Premières réactions au rapport...

Après la publication du rapport, plusieurs associations d'élus sont déjà "vent debout" par rapport au positionnement de la mission. Dans un courrier adressé à la ministre Fleur Pellerin sur les questions en suspens, Yves Rome, président de l'Avicca, ne mâche pas ses mots : "J’ai eu l'occasion de faire part de ma profonde déception (…) sur le rapport intermédiaire", indique-t-il. La petite phrase en introduction du rapport selon laquelle "pour l’instant, les utilisateurs préfèrent très majoritairement rester sur le haut débit par le cuivre plutôt que passer au très haut débit sur la fibre, même s’ils le peuvent techniquement et que le coût du passage est faible" a fait bondir le sénateur de l'Oise. "Cet avis est démenti par les faits. Quand Orange le décide, les trois quarts des abonnés migrent en moins d'un an (voir ci-contre)… Ce sont les opérateurs qui maîtrisent la vitesse de cette migration, en fonction de leurs intérêts…", rétorque-t-il.

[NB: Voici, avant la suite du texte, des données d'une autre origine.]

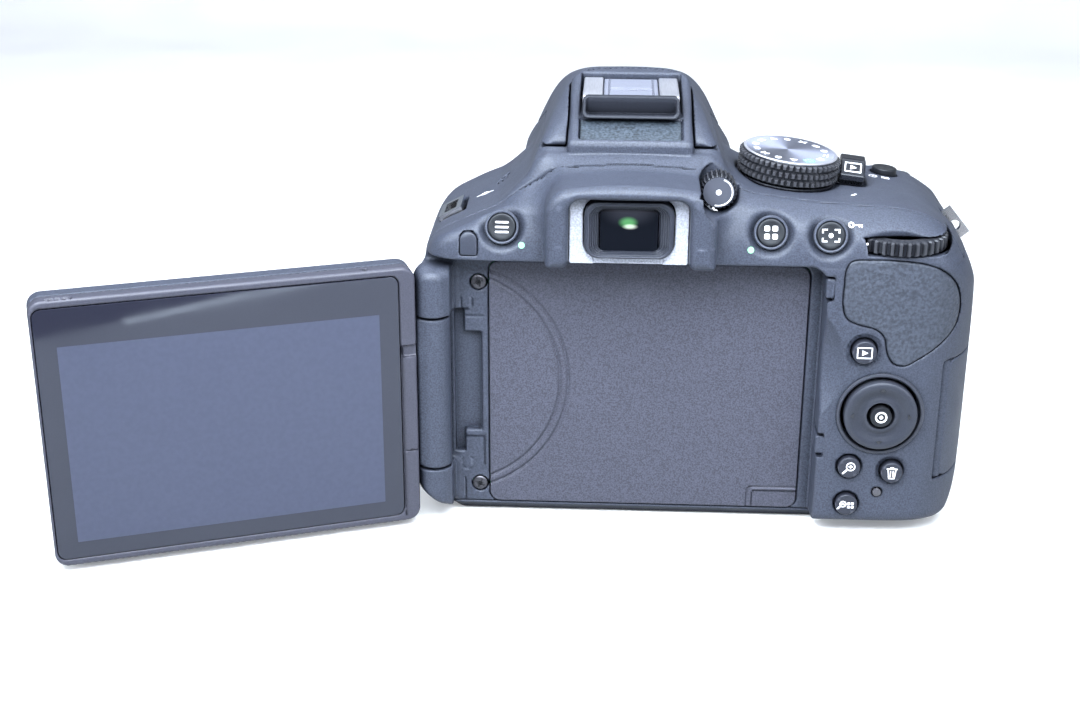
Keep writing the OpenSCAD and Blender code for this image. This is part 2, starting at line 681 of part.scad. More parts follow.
// ---- dials, lever and switch ----
module mode_dial() color("#8a8d96") on_dial() union() {
  translate([0, 0, 1.05]) toothed_disc(dial_r, dial_teeth, 0.5, 4.75);
  post([0, 0, 5.6], 0.6, dial_r - 0.9);
  post([0, 0, -3], 5, 2.4);
}
module live_view_lever() color("#222327") on_dial() difference() {
  union() {
    post([0, 0, 0.2], 0.65, 10.9);
    rotate([0, 0, lever_angle]) translate([9.4, -3.0, 0.2]) cube([7.4, 6.6, 0.65]);
    rotate([0, 0, lever_angle]) along_x(10.95, 16.9)
      polygon([[-3.0,0.2],[-3.6,2.6],[-6.0,3.1],[-5.7,4.4],[-2.6,7.0],[3.6,7.0],[3.6,0.2]]);
  }
  post([0, 0, -1], 5, 2.6);
}
module command_dial() color("#232428") translate(wheel_place + [0, 0, 0.35]) difference() {
  toothed_disc(wheel_r, wheel_ribs, 0.45, 3.7);
  post([0, 0, -1], 6, 7.5);
}
module diopter_dial() color("#232428")
  rear_face(diopter_place) translate([0, 0, -2]) union() {
    toothed_disc(4.2, 24, 0.35, 5.6);
    translate([0, 0, 5.6]) cylinder(h = 0.4, r1 = 3.9, r2 = 3.5);
  }
module shutter_button() color("#8d9098") on_shutter() union() {
  post([0, 0, -3], 6.4, 4.2);
  translate([0, 0, 3.3]) cylinder(h = 0.6, r1 = 4.2, r2 = 3.4);
  post([0, 0, -4], 1.2, 2);
}
module power_switch() color("#1f2023") on_shutter() difference() {
  union() {
    post([0, 0, 0.2], 2.2, 7.9);
    rotate([0, 0, 62]) translate([5.6, -1.7, 1.0]) cube([4.2, 3.4, 1.7]);
  }
  post([0, 0, -1], 6, 4.4);
}

// ---- buttons ----
module info_button() color("#232428") button(info_spec);
module exposure_button() color("#232428") button(exposure_spec);
module movie_button() color("#b02a2a") button(movie_spec);
module menu_button() color("#1c1d20") button(menu_spec);
module quick_menu_button() color("#1c1d20") button(quick_spec);
module ae_lock_button() color("#1c1d20") button(ae_lock_spec);
module play_button() color("#1c1d20") button(play_spec);
module zoom_in_button() color("#1c1d20") button(zoom_in_spec);
module zoom_out_button() color("#1c1d20") button(zoom_out_spec);
module delete_button() color("#1c1d20") button(delete_spec);
module function_button() color("#222327") button(function_spec, crown = 0.3);
module lens_release_button() color("#222327") union() {
  button(release_spec, crown = 0.6);
  // lock pin through the mount ring
  on_axis(31.6) rotate([0, 0, 180]) post([lock_pin_r, 0, 0], 4.1, 1.4);
}
module flash_button() color("#222327")
  front_face(flash_button_place) translate([0, 0, -2.5]) union() {
    cylinder(h = 4.0, r = 2.6);
    translate([0, 0, 4]) cylinder(h = 0.4, r1 = 2.6, r2 = 2.1);
  }

module selector_gimbal() color("#45474c")
  rear_face(selector_place) translate([0, 0, -2.9]) difference() {
    cylinder(h = 1.0, r = 4.6);
    post([0, 0, -1], 3, 3.4);
  }
module multi_selector() color("#2a2b30") rear_face(selector_place) difference() {
  union() {
    post([0, 0, -1.4], 2.0, pad_r);
    translate([0, 0, 0.6]) cylinder(h = 0.7, r1 = pad_r, r2 = pad_r - 1.6);
  }
  post([0, 0, -3], 8, 2.95);
}
module ok_button() color("#1c1d20")
  rear_face(selector_place) translate([0, 0, -5.2]) union() {
    cylinder(h = 6.4, r = 2.4);
    translate([0, 0, 6.4]) cylinder(h = 0.4, r1 = 2.4, r2 = 2.0);
  }

// ---- flash ----
module flash_head() color("#313238") difference() {
  intersection() {
    hump_solid();
    along_x(-30, 30) polygon([[-17,85.22],[16,85.22],[34,78.22],[40,100],[-17,100]]);
  }
  // room for the centre block
  difference() {
    flash_drum(0.2);
    box([-40, -60, 60], [-13.8, 60, 120]);
    box([13.8, -60, 60], [40, 60, 120]);
  }
  // rounded toe behind the hinge axis
  difference() {
    box([-30, flash_axis_y - 8, flash_axis_z - 6], [30, flash_axis_y, flash_axis_z]);
    on_flash_axis(-31) cylinder(h = 62, r = 1.75);
  }
  // hollow for the lamp and its reflector
  intersection() {
    along_y(14.6, 29) offset(delta = -1.7) polygon(hump_rear_pts);
    along_x(-30, 30) offset(delta = -1.7) polygon(hump_side_pts);
    box([-16.4, 15.8, 80], [16.4, 30, 99]);
  }
}
module flash_window() color("#dfe3e6", 0.6) box([-14.6, 16.8, 85.4], [14.6, 26.6, 86.6]);

// ---- doors ----
module card_door() color("#2b2c31") union() {
  intersection() {
    door_skin(0, 60, 1.9);
    card_zone(0);
  }
  post(at_z(card_hinge, 13.6), 28.4, card_hinge_r);
  post(at_z(card_hinge, 12.5), 30.6, 0.8);
}
module battery_door() color("#26272a") difference() {
  union() {
    box(at_z(battery_hinge, 0), [69.9, 30.9, 2.4]);
    translate(battery_hinge) rotate([-90, 0, 0]) cylinder(h = 43.8, r = 1.2);
  }
  box([62.0, 4, -1], [69.0, 14, 1.4]);
}
module battery_latch() color("#1e1f22") difference() {
  box([65.0, 4.3, 0.15], [68.8, 13.7, 1.3]);
  for (k = [0 : 2]) box([65.8 + k * 0.9, 5, -1], [66.2 + k * 0.9, 13, 0.4]);
}
module terminal_cover() color("#202124") union() {
  intersection() {
    door_skin(16, 42, 1.6);
    box([-50, -14, 16], [-44, terminal_hinge.y, 58]);
  }
  post(at_z(terminal_hinge, 16), 42, 1.15);
}

rear_cover();
front_cover();
top_cover();
bottom_cover();
grip_rubber();
thumb_rest();
recess_panel();
eyepiece_plate();
eyepiece_frame();
eyepiece_lens();
hot_shoe();
shoe_cover();
lens_mount();
mount_contacts();
screws();
strap_lugs();
tripod_socket();
mirror_box();
main_mirror();
sub_mirror();
focusing_screen();
pentamirror();
shutter_unit();
image_sensor();
main_board();
battery();
lamp_windows();
hinge_barrel();
monitor_bezel();
monitor_back();
monitor_glass();
lcd_panel();
mode_dial();
live_view_lever();
command_dial();
shutter_button();
power_switch();
info_button();
exposure_button();
movie_button();
menu_button();
quick_menu_button();
ae_lock_button();
play_button();
zoom_in_button();
zoom_out_button();
delete_button();
selector_gimbal();
multi_selector();
ok_button();
diopter_dial();
lens_release_button();
flash_button();
function_button();
flash_head();
flash_window();
card_door();
battery_door();
battery_latch();
terminal_cover();
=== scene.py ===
"""A camera body with a hinged monitor, standing on a white table.

Lengths are in millimetres and become metres only where a mesh is made. The underside is at
z = 0 and +Z is up. The lens mount faces +Y, the monitor and its keys face -Y, and +X is to the
right as seen from the monitor side. X = 0 is the lens axis. The scene camera looks from -Y.

The moulded parts are signed distance fields (negative inside) turned into quads; the keys,
dials and printed signs are built directly.
"""
import json
import math
from functools import reduce

import bmesh
import bpy
import numpy as np
from mathutils import Matrix, Vector

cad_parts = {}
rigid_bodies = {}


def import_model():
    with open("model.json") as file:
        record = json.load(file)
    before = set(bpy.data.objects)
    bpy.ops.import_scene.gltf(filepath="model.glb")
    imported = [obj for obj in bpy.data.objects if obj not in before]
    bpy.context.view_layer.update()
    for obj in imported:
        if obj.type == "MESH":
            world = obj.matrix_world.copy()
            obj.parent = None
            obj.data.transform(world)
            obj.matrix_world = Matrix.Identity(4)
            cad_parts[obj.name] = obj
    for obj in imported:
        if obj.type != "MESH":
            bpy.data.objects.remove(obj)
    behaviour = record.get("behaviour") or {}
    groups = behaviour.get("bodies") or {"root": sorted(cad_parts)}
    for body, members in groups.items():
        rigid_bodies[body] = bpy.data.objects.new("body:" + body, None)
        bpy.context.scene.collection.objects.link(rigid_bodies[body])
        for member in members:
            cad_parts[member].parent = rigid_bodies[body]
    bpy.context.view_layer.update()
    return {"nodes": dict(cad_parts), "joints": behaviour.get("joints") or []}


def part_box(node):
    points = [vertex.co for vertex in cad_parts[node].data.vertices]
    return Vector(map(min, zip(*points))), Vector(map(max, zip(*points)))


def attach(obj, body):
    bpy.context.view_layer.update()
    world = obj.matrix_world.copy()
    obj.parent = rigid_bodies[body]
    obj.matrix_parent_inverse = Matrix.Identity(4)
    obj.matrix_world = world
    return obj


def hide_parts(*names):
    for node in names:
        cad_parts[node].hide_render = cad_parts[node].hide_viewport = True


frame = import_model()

MM = 0.001
JOINTS = {joint["name"]: joint for joint in frame["joints"]}
NODES = frame["nodes"]
F = np.float32

BACKWARD = (0, -1, 0)
FORWARD = (0, 1, 0)
UPWARD = (0, 0, 1)


def joint_place(name):
    return np.array(JOINTS[name]["pos_m"]) * 1000


def joint_axis(name):
    axis = np.array(JOINTS[name]["axis"], float)
    return axis / np.linalg.norm(axis)


# ---------------------------------------------------------------- distance fields
def both(*fields):
    """Sharp intersection."""
    return reduce(np.maximum, fields)


def either(*fields):
    """Sharp union."""
    return reduce(np.minimum, fields)


def cut(a, b):
    """a without b, sharp edge."""
    return np.maximum(a, -b)


def meet(a, b, r):
    """Intersection with edge radius r."""
    u = np.maximum(a + r, 0)
    v = np.maximum(b + r, 0)
    return np.minimum(-r, np.maximum(a, b)) + np.sqrt(u * u + v * v)


def join(a, b, r):
    """Union with fillet radius r."""
    u = np.maximum(r - a, 0)
    v = np.maximum(r - b, 0)
    return np.maximum(r, np.minimum(a, b)) - np.sqrt(u * u + v * v)


def carve(a, b, r):
    """a without b, edge radius r."""
    return meet(a, -b, r)


def between(v, low, high):
    return np.maximum(low - v, v - high)


def radius(*parts):
    return np.sqrt(sum(v * v for v in parts))


def rect(u, v, half_w, half_h, r):
    """Rounded rectangle about the origin."""
    qu, qv = abs(u) - (half_w - r), abs(v) - (half_h - r)
    outside = radius(np.maximum(qu, 0), np.maximum(qv, 0))
    return outside + np.minimum(np.maximum(qu, qv), 0) - r


def block(low, high, r=0.0):
    """Field of a rounded box between two corners."""
    centre = [(a + b) / 2 for a, b in zip(low, high)]
    half = [(b - a) / 2 - r for a, b in zip(low, high)]

    def field(x, y, z):
        q = [abs(v - c) - h for v, c, h in zip((x, y, z), centre, half)]
        outside = radius(*[np.maximum(v, 0) for v in q])
        return outside + np.minimum(both(*q), 0) - r
    return field


def rod(centre, axis, r, low, high, edge=0.0):
    """Field of a cylinder about an axis, from low to high along it."""
    def field(x, y, z):
        px, py, pz = x - centre[0], y - centre[1], z - centre[2]
        along = px * axis[0] + py * axis[1] + pz * axis[2]
        across = np.sqrt(np.maximum(px * px + py * py + pz * pz - along * along, 0)) - r
        return meet(across, np.maximum(along - high, low - along), edge)
    return field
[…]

De son côté, Gilles Quinquenel, président de la commission communication électronique de la FNCCR et président de Manche Numérique, dans un courrier adressé il y a une quinzaine de jours au président Champsaur, s'est lui aussi montré fortement irrité : "Certains passages du rapport laissent penser que le choix du scénario préconisé par la commission est déjà arrêté", regrette-t-il. D’où cette mise en garde pour la suite : "La migration cuivre fibre est pour nous essentielle et notre attention à ce sujet sera pleine et entière dans le cadre de la commission ou en dehors de cette instance."
Les positions des deux associations sont, semble-t-il, assez convergentes sur le fond. Elles ne cachent pas les difficultés posées par la migration cuivre-fibre, mais tiennent à rappeler le caractère éminemment politique du dossier… et laissent présager une pression croissante des élus qui attendent de l'Etat une position claire au moment où la commercialisation des réseaux est amorcée.